### To be done:
Go through the listing and pick out each line with the word "that" in it.

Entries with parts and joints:
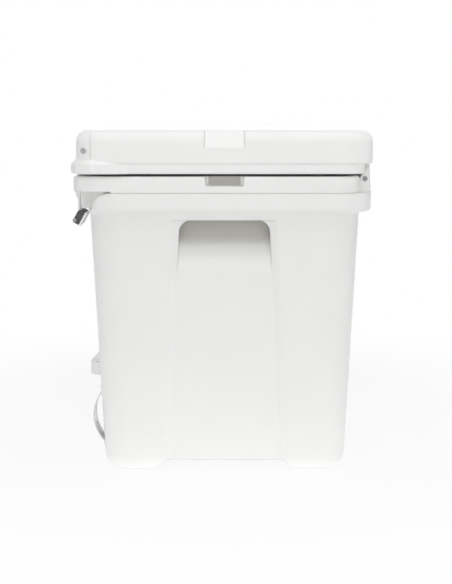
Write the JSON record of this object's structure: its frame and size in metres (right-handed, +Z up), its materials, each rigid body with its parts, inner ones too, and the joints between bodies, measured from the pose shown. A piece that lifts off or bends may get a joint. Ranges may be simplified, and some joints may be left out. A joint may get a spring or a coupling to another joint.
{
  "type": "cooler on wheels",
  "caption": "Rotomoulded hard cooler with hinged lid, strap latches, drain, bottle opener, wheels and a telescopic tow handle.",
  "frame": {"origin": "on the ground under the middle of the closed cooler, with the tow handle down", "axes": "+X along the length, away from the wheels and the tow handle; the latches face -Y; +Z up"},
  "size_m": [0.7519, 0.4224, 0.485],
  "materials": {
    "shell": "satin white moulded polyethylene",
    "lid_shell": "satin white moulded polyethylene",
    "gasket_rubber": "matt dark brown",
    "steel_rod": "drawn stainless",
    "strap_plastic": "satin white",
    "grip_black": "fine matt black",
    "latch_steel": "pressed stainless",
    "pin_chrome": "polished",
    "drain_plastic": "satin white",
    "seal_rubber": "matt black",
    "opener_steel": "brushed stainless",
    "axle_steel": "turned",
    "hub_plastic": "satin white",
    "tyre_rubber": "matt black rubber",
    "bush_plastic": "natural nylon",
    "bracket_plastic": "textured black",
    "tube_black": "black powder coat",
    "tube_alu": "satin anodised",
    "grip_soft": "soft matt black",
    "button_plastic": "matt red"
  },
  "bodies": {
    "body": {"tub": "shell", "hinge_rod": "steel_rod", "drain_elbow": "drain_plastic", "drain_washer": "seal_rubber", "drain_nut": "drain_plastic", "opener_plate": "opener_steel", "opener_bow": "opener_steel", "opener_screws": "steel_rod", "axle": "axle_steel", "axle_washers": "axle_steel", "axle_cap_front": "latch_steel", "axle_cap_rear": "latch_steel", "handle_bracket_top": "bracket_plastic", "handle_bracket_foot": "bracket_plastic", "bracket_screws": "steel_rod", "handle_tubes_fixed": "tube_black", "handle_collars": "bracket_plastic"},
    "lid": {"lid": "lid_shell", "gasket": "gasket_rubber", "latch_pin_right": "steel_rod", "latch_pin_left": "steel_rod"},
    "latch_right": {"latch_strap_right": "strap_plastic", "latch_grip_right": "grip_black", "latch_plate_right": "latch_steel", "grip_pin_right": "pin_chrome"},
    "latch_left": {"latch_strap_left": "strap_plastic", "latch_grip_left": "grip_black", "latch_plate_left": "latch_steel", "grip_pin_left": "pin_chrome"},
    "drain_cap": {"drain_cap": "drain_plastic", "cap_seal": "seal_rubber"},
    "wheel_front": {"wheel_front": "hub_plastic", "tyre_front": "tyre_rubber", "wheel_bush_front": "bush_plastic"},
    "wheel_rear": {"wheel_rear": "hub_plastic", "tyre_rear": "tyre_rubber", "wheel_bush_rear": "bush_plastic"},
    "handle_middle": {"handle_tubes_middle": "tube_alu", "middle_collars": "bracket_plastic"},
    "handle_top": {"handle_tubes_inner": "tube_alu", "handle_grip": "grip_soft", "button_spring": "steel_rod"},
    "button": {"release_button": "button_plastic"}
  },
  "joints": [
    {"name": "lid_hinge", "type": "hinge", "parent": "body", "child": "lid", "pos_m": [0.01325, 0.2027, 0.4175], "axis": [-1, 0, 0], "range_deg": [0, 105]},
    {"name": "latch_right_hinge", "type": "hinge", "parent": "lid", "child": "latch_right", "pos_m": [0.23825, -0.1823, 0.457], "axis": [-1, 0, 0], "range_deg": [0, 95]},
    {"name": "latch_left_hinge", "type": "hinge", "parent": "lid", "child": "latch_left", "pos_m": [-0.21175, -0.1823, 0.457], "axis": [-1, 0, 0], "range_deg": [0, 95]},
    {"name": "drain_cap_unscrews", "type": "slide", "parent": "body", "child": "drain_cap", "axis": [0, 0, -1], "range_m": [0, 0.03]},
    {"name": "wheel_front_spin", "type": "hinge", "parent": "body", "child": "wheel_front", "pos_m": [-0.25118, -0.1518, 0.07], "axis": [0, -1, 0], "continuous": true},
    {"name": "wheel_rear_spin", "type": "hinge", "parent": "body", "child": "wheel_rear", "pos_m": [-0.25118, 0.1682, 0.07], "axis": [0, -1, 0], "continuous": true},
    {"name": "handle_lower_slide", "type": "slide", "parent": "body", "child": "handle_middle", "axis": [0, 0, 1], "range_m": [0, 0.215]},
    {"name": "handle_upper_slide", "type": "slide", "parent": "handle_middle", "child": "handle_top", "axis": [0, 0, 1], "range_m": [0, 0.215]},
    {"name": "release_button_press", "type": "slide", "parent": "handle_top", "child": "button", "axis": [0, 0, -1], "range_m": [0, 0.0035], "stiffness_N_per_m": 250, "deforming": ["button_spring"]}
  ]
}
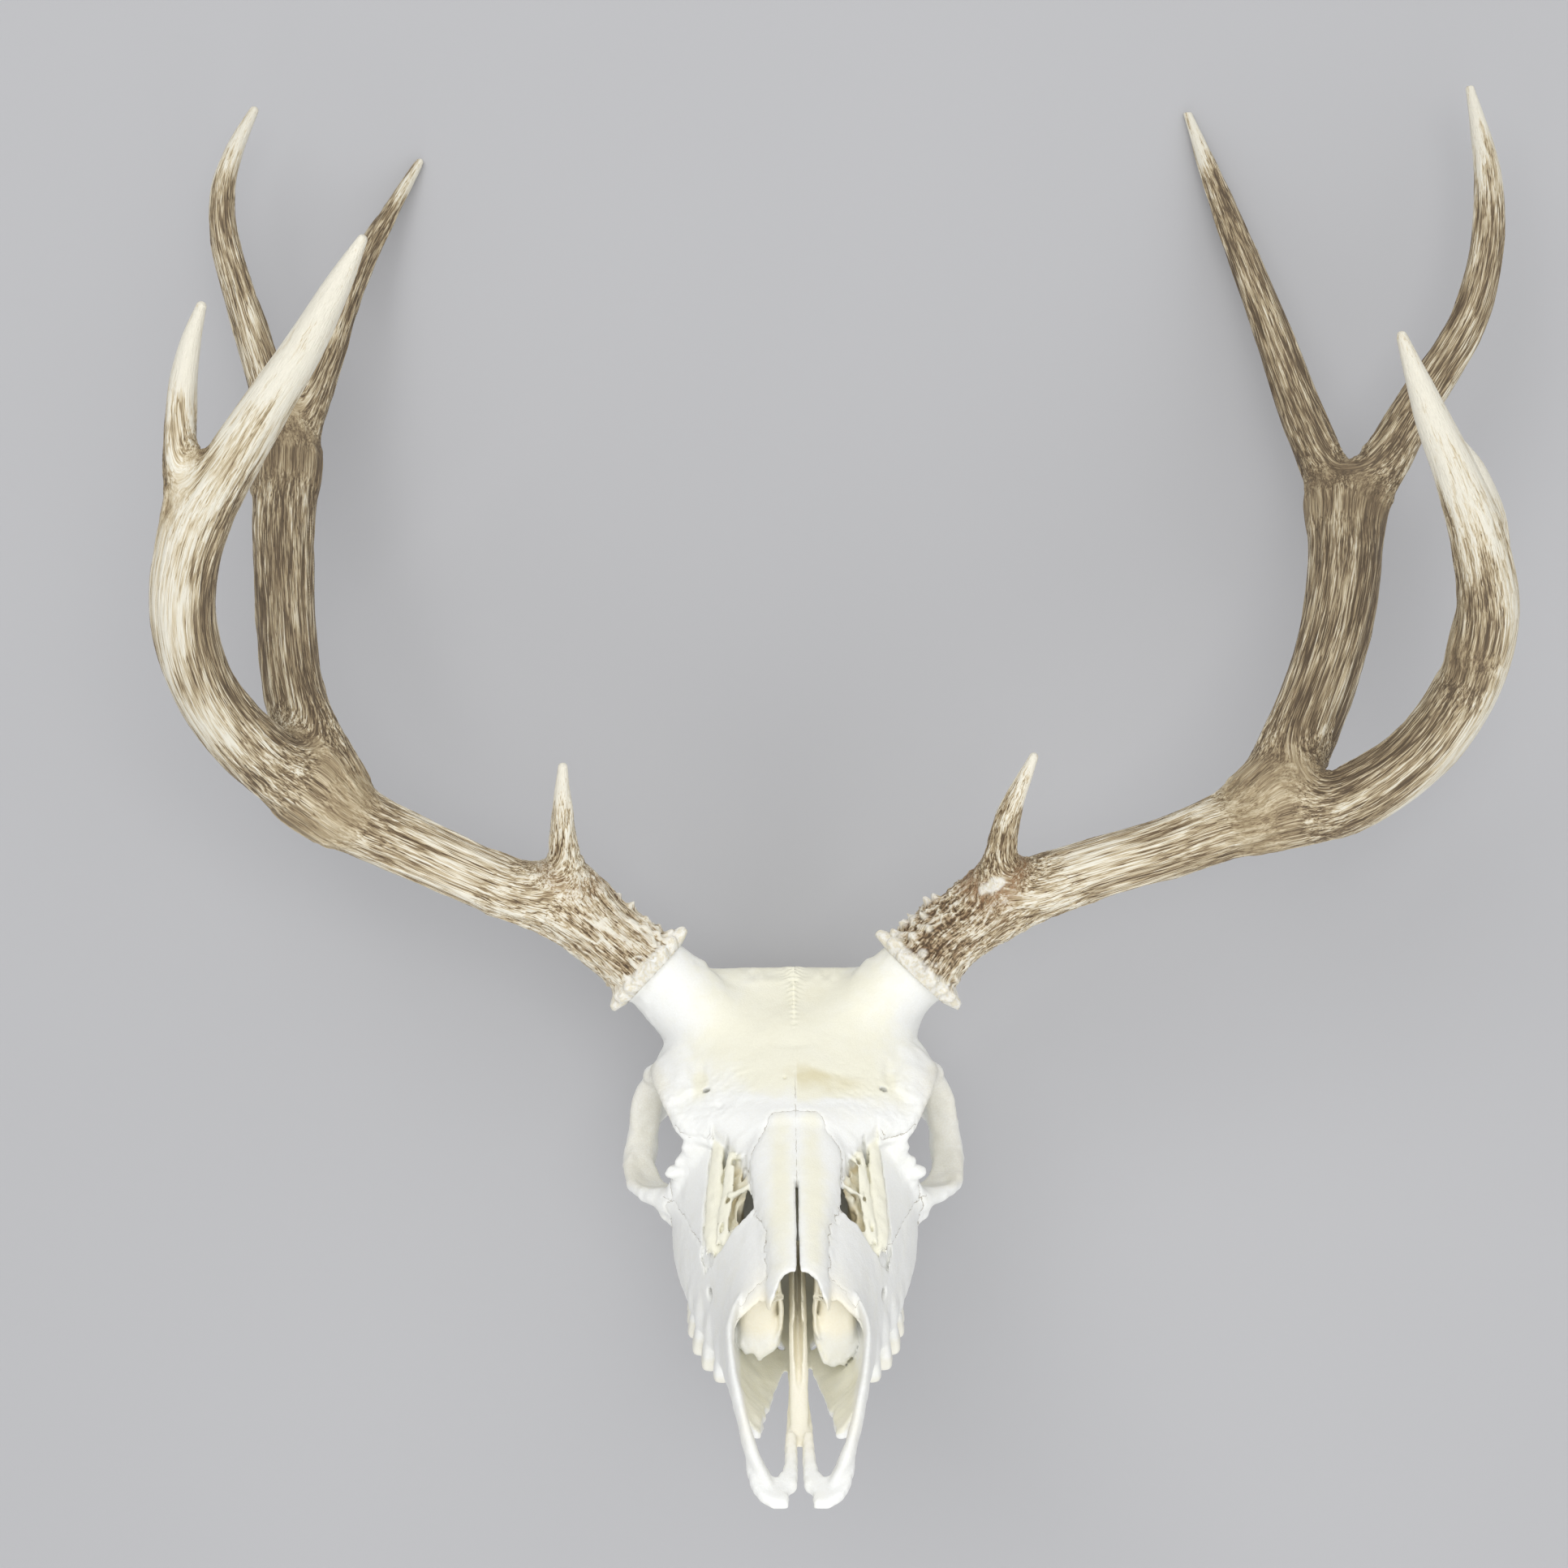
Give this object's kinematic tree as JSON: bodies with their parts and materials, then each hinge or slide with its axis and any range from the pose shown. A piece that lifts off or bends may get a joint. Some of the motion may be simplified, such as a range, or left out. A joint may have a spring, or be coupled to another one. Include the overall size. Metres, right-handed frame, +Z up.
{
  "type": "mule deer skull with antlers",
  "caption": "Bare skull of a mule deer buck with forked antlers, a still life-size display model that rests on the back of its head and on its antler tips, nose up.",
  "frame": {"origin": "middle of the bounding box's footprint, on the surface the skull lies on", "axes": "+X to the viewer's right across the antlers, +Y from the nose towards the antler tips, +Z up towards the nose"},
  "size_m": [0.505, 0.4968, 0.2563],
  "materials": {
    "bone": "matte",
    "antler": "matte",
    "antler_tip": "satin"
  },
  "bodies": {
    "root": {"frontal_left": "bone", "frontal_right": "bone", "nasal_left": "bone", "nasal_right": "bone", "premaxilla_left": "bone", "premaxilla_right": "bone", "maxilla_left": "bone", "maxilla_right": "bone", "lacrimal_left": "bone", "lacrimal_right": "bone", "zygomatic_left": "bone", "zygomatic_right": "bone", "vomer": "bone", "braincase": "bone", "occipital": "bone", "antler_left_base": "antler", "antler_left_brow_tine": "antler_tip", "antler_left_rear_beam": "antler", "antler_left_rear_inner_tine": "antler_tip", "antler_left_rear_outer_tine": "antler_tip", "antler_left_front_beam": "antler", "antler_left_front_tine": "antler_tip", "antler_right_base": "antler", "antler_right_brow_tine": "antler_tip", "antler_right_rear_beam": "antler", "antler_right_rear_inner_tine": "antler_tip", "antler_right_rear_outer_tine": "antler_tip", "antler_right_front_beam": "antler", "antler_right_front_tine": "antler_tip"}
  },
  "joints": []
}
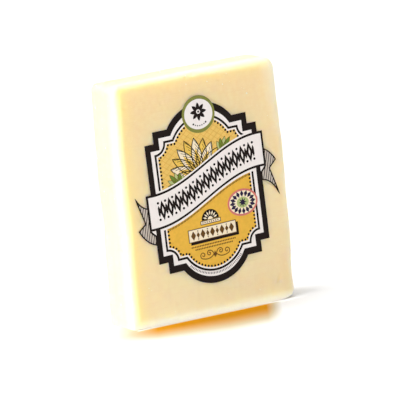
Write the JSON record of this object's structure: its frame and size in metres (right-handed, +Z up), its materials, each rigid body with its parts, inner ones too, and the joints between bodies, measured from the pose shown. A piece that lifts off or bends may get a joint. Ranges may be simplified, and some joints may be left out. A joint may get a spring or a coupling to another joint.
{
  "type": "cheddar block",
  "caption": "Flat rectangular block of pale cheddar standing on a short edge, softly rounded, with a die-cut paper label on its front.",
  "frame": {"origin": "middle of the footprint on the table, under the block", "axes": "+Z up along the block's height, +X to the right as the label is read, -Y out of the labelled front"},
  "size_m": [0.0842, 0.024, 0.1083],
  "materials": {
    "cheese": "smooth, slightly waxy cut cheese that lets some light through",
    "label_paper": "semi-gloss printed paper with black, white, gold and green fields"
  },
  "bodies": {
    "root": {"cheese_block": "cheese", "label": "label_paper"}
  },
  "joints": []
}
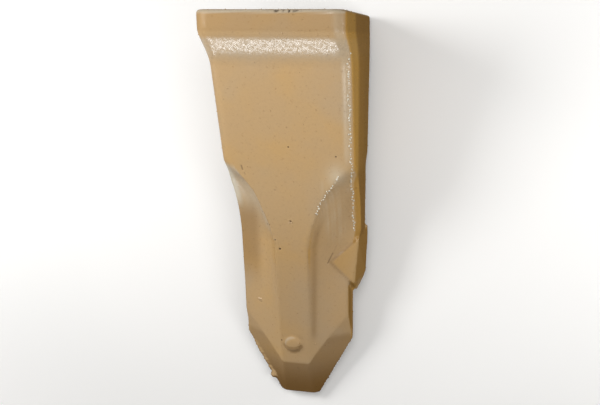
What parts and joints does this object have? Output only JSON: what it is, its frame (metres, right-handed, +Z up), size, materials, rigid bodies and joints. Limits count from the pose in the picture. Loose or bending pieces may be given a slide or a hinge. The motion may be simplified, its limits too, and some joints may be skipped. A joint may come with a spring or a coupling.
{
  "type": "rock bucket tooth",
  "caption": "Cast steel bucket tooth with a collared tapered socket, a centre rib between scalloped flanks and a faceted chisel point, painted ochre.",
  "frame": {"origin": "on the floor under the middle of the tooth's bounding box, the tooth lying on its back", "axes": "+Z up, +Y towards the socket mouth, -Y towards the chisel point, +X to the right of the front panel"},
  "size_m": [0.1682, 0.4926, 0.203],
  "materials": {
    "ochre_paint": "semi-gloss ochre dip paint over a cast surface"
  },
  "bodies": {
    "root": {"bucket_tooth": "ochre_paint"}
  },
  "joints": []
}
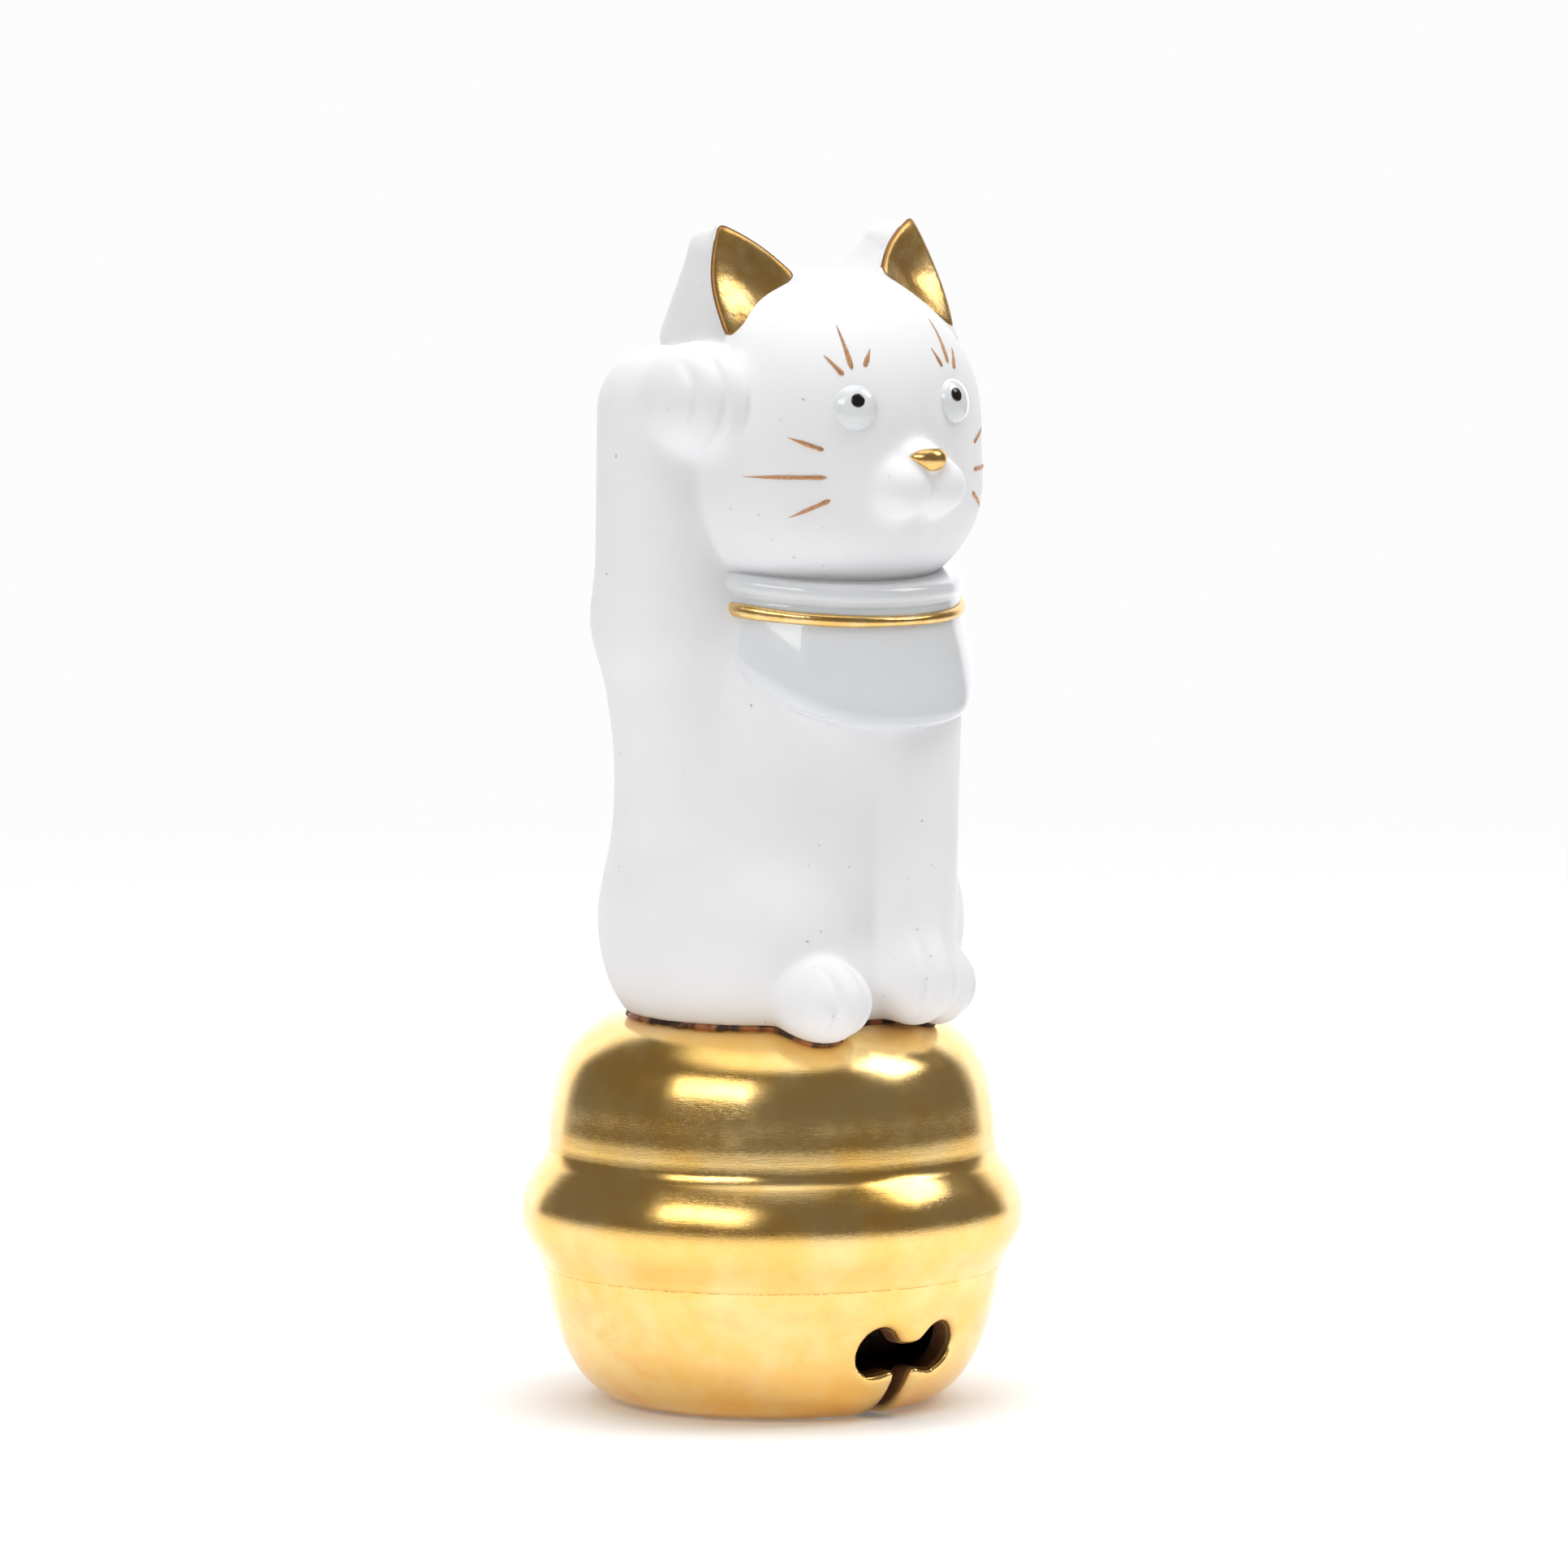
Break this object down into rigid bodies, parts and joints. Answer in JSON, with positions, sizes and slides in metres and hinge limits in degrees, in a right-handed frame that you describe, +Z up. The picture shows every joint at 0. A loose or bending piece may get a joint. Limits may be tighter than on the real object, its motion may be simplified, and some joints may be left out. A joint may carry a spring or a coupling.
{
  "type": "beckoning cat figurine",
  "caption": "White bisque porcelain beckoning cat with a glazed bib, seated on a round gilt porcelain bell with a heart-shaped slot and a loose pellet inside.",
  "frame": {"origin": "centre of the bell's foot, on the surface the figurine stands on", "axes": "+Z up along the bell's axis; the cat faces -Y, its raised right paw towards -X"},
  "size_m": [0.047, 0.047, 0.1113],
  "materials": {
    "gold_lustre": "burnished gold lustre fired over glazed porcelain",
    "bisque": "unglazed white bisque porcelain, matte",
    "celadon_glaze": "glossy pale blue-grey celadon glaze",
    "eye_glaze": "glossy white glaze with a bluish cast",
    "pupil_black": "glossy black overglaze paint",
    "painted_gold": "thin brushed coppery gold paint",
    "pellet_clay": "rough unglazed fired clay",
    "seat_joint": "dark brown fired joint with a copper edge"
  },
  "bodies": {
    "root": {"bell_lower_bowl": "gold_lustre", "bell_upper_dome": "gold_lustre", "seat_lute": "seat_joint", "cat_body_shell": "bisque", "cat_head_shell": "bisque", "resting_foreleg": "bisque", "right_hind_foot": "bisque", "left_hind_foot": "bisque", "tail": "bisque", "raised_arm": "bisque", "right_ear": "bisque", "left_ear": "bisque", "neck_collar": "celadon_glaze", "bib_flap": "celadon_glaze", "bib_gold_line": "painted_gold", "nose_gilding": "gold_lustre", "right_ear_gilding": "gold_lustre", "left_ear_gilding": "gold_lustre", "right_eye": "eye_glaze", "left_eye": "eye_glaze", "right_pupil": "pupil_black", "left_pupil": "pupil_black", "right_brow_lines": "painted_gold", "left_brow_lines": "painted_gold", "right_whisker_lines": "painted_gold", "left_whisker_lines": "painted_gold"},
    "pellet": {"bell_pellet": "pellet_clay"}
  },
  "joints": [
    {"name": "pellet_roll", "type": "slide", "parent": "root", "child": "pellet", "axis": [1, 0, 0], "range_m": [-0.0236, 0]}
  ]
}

### Exercise output:
Write the JSON record of this object's structure: its frame and size in metres (right-handed, +Z up), its materials, each rigid body with its parts, inner ones too, and the joints between bodies, measured from the pose shown. A piece that lifts off or bends may get a joint. Ranges may be simplified, and some joints may be left out. A joint may get a spring or a coupling to another joint.
Give this object's kinematic tree as JSON: bodies with their parts and materials, then each hinge or slide with its axis and any range from the pose shown. A piece that lifts off or bends may get a joint. Some of the motion may be simplified, such as a range, or left out. A joint may have a spring, or be coupled to another one. Include the overall size. Metres, right-handed frame, +Z up.
  "caption": "Bare skull of a mule deer buck with forked antlers, a still life-size display model that rests on the back of its head and on its antler tips, nose up.",
Write the JSON record of this object's structure: its frame and size in metres (right-handed, +Z up), its materials, each rigid body with its parts, inner ones too, and the joints between bodies, measured from the pose shown. A piece that lifts off or bends may get a joint. Ranges may be simplified, and some joints may be left out. A joint may get a spring or a coupling to another joint.
    "cheese": "smooth, slightly waxy cut cheese that lets some light through",
Break this object down into rigid bodies, parts and joints. Answer in JSON, with positions, sizes and slides in metres and hinge limits in degrees, in a right-handed frame that you describe, +Z up. The picture shows every joint at 0. A loose or bending piece may get a joint. Limits may be tighter than on the real object, its motion may be simplified, and some joints may be left out. A joint may carry a spring or a coupling.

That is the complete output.